Hierarchical View Predictor: Unsupervised 3D Global Feature Learning through Hierarchical Prediction among Unordered Views

Unsupervised learning of global features for 3D shape analysis is an important research challenge because it avoids manual effort for supervised information collection. In this paper, we propose a view-based deep learning model called Hierarchical View Predictor (HVP) to learn 3D shape features from unordered views in an unsupervised manner. To mine highly discriminative information from unordered views, HVP performs a novel hierarchical view prediction over a view pair, and aggregates the knowledge learned from the predictions in all view pairs into a global feature. In a view pair, we pose hierarchical view prediction as the task of hierarchically predicting a set of image patches in a current view from its complementary set of patches, and in addition, completing the current view and its opposite from any one of the two sets of patches.

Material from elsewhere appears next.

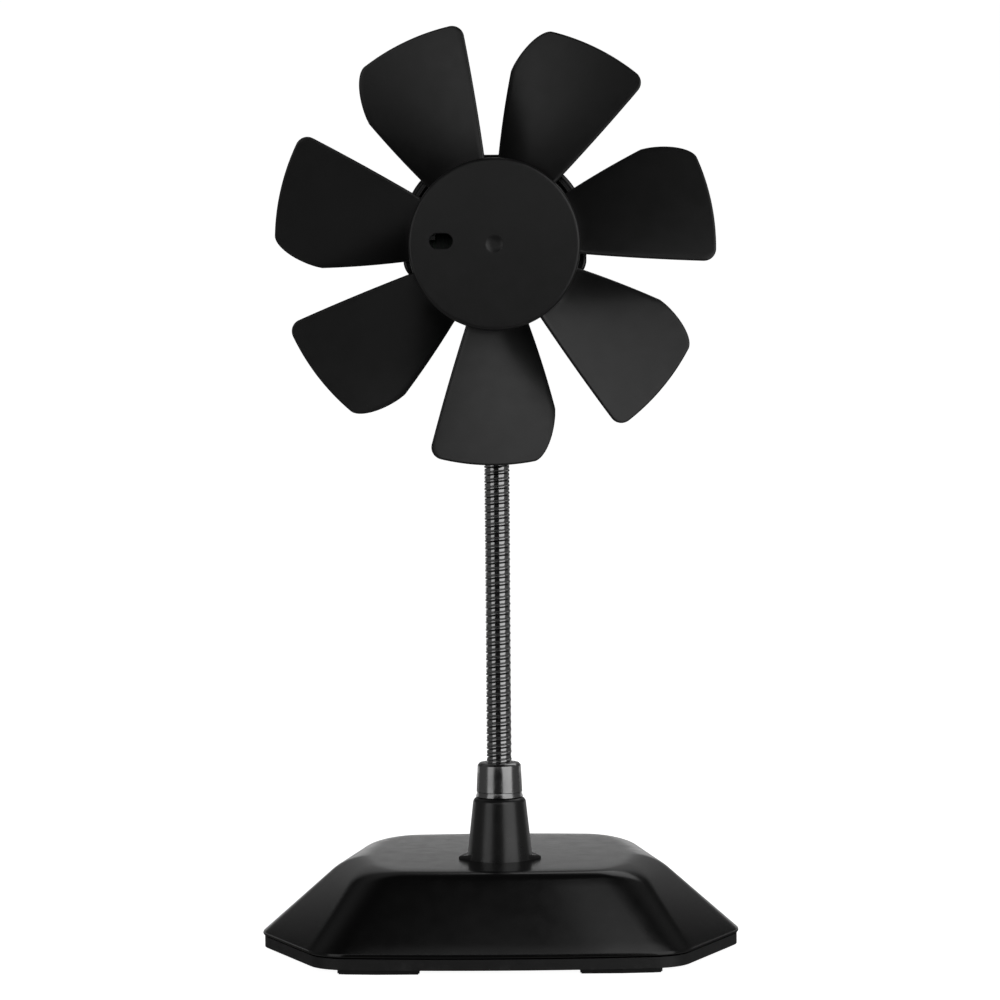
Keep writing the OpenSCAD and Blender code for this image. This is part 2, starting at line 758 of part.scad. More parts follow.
module magnet_ring() {
    color([0.2, 0.2, 0.2]) fan_space() ring(hub_r - 2.4, 16.8, 22.8, 31.8);
}

module rotor_shaft() {
    color("silver") fan_space() difference() {
        translate([0, 0, tube_back + 1.5]) cylinder(r = shaft_r, h = hub_front - 0.8 - tube_back - 1.5);
        ring(shaft_r + 1, shaft_r - 0.3, tube_back + 2.2, tube_back + 2.7);
    }
}

module shaft_clip() {
    color("silver") fan_space() ring(2.3, shaft_r - 0.28, tube_back + 2.25, tube_back + 2.65);
}

module slip_washer() {
    color("white") fan_space() ring(2.6, shaft_r + 0.01, tube_front + 0.05, tube_front + 0.35);
}

base_cover();
base_plate();
rubber_feet();
cover_screws();
ballast_weight();
ballast_screws();
neck_boot();
lower_ferrule();
lower_washer();
lower_nut();
switch_body();
switch_terminals();
rocker_button();
cable_grommet();
cord_clamp();
clamp_screws();
base_leads();
lead_sleeves();
neck_root();
neck_link(1);  // neck_link_1
neck_link(2);  // neck_link_2
neck_link(3);  // neck_link_3
neck_link(4);  // neck_link_4
neck_link(5);  // neck_link_5
neck_link(6);  // neck_link_6
neck_link(7);  // neck_link_7
neck_end();
upper_ferrule();
upper_nut();
motor_housing();
rear_cap();
cap_screws();
bearing_tube();
sleeve_bearing();
thrust_plate();
stator_core();
stator_insulators();
stator_windings();
driver_board();
board_parts();
motor_leads();
impeller();
rotor_yoke();
magnet_ring();
rotor_shaft();
shaft_clip();
slip_washer();
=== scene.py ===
"""The looks of the desk fan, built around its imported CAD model. Front is -Y, up is +Z.
Shapes are given in millimetres and turned into metres as each mesh is made."""

import itertools
import json
import math

import bpy
import numpy as np
from mathutils import Matrix, Vector


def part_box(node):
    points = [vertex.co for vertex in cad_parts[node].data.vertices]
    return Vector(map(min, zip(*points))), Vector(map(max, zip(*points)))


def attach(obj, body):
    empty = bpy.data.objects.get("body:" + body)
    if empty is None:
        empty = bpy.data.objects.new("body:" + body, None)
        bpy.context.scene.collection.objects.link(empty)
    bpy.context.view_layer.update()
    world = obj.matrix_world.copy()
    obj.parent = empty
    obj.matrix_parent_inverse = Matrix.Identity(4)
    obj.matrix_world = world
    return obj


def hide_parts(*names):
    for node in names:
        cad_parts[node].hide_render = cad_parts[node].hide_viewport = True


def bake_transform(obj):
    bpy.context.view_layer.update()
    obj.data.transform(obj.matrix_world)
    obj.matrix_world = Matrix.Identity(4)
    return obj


MM = 0.001
TAU = 2 * math.pi
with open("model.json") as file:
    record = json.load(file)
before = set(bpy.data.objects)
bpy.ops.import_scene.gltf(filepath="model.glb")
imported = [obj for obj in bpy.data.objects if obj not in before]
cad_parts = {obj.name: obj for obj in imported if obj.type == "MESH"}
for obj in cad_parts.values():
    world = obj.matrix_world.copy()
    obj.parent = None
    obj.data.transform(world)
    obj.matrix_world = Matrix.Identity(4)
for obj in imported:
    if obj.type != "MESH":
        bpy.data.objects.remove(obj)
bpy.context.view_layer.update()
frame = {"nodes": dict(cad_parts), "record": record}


def place_camera():
    """The camera of the product picture: far off, a little above the base and looking slightly down."""
    yaw, pitch, roll = 0.0076, 0.0434, -0.008
    forward = Vector((-math.sin(yaw) * math.cos(pitch), math.cos(yaw) * math.cos(pitch), -math.sin(pitch)))
    level = forward.cross(Vector((0, 0, 1))).normalized()
    right = level * math.cos(roll) + level.cross(forward) * math.sin(roll)
    data = bpy.data.cameras.new("camera")
    data.sensor_width = 36
    data.lens = 132.6
    camera = bpy.data.objects.new("camera", data)
    camera.matrix_world = Matrix((right, right.cross(forward), -forward)).transposed().to_4x4()
    camera.location = (0.0077, -0.930, 0.1537)
    bpy.context.scene.collection.objects.link(camera)
    bpy.context.scene.camera = camera


place_camera()

# ---------------------------------------------------------------- sizes, in mm, from the frame


def box_mm(node):
    low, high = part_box(node)
    return low / MM, high / MM


plate_high = box_mm("base_plate")[1]
cover_low, cover_high = box_mm("base_cover")
boot_low, boot_high = box_mm("neck_boot")
lower_low, lower_high = box_mm("lower_ferrule")
upper_low, upper_high = box_mm("upper_ferrule")
housing_high = box_mm("motor_housing")[1]
cap_high = box_mm("rear_cap")[1]
impeller_low = box_mm("impeller")[0]
yoke_low, yoke_high = box_mm("rotor_yoke")

NECK_Y = (boot_low.y + boot_high.y) / 2
FLEX_Z0 = lower_high.z
FLEX_Z1 = upper_low.z
FAN_Z = (yoke_low.z + yoke_high.z) / 2
PLATEAU_Z = cover_high.z
COVER_Z0 = cover_low.z

# Places along the fan's axis, measured forwards from the object's origin
HUB_FRONT = -impeller_low.y
HUB_RIM = 20.5
HOUSING_FRONT = 19.5
HOUSING_BACK = -housing_high.y
CAP_BACK = -cap_high.y

# Radii of the hub, the blades' tips and the ferrules' studs, and the height of a ferrule's collar
HUB_R = 21.0
TIP_R = 54.0
STUD_R = 4.0
FERRULE_H = 8.6

# ---------------------------------------------------------------- finishes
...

Hierarchical prediction, in patches to patches, patches to view and view to view, facilitates HVP to effectively learn the structure of 3D shapes from the correlation between patches in the same view and the correlation between a pair of complementary views. In addition, the employed implicit aggregation over all view pairs enables HVP to learn global features from unordered views. Our results show that HVP can outperform state-of-the-art methods under large-scale 3D shape benchmarks in shape classification and retrieval.